Skinny Dennis Sanchez (September 3, 1946 – March 20, 1975) was a country musician in the Los Angeles area. He played the upright bass, most famously accompanying Nashville musician Guy Clark during Clark's stay in Los Angeles. His nickname is in reference to his having Marfan syndrome; Sanchez stood at 6'11", and weighed 135 lbs.

He is most famously mentioned in the Guy Clark song "L.A. Freeway" (recorded by Guy Clark on his debut album, Old No. 1 in 1975 and first recorded by Jerry Jeff Walker in 1972).  Clark's lyrics went as follows:

"Here's to you ol' Skinny Dennis
The only one I think I will miss
I can hear your ol' bass singin'
Sweet and low like a gift you're bringin'"

Sanchez was also friends with many in Clark's circle, including Townes Van Zandt, Rodney Crowell, Steve Earle, Richard Dobson and others.
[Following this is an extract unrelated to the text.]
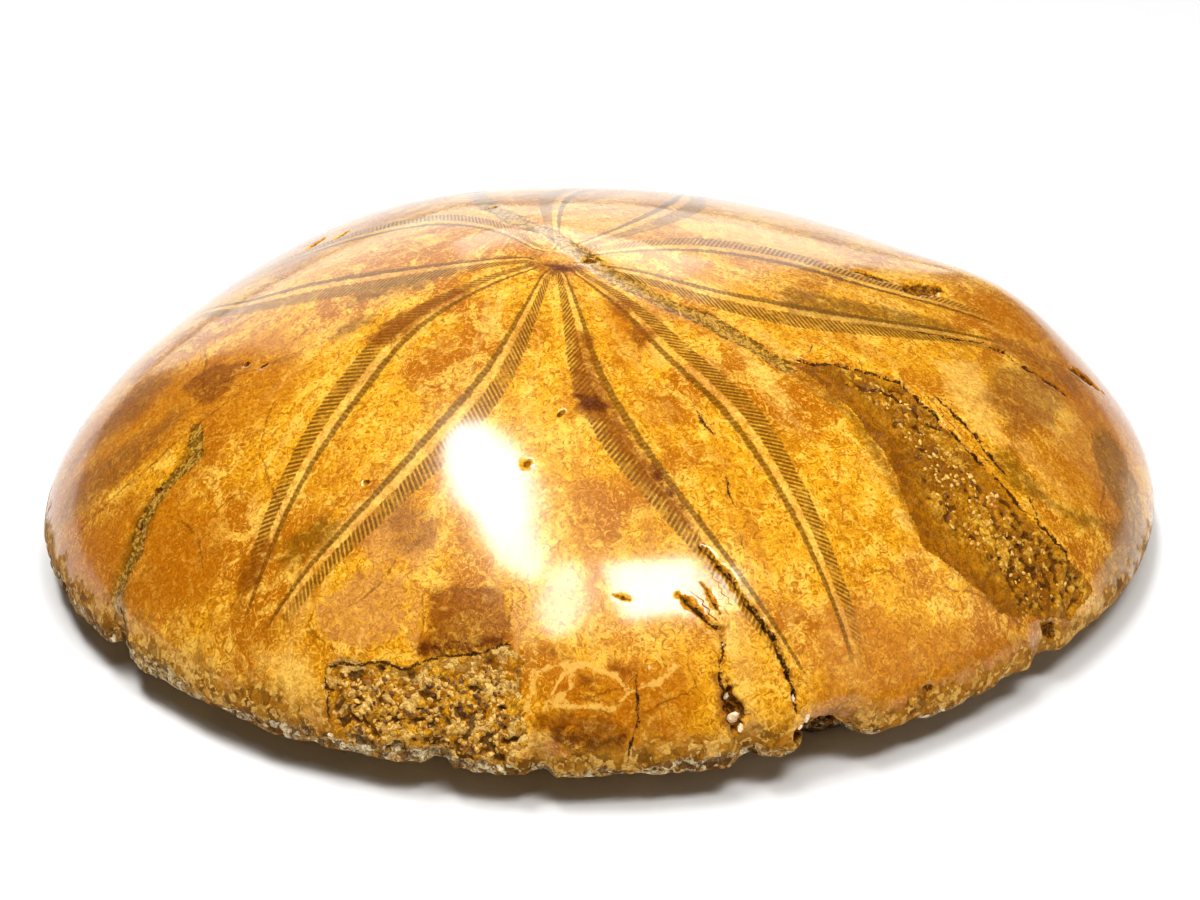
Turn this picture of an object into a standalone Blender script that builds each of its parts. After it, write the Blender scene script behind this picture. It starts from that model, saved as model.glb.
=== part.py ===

The country music documentary Heartworn Highways featuring those songwriters is dedicated to Sanchez. Richard Dobson recorded Sanchez' song "Bus Stop Coffee" for his albums In Texas Last December and One Bar Town.

Sanchez died at age 28 of heart failure on stage, playing the bass at Captain Jack's in Sunset Beach with John Malcolm Penn.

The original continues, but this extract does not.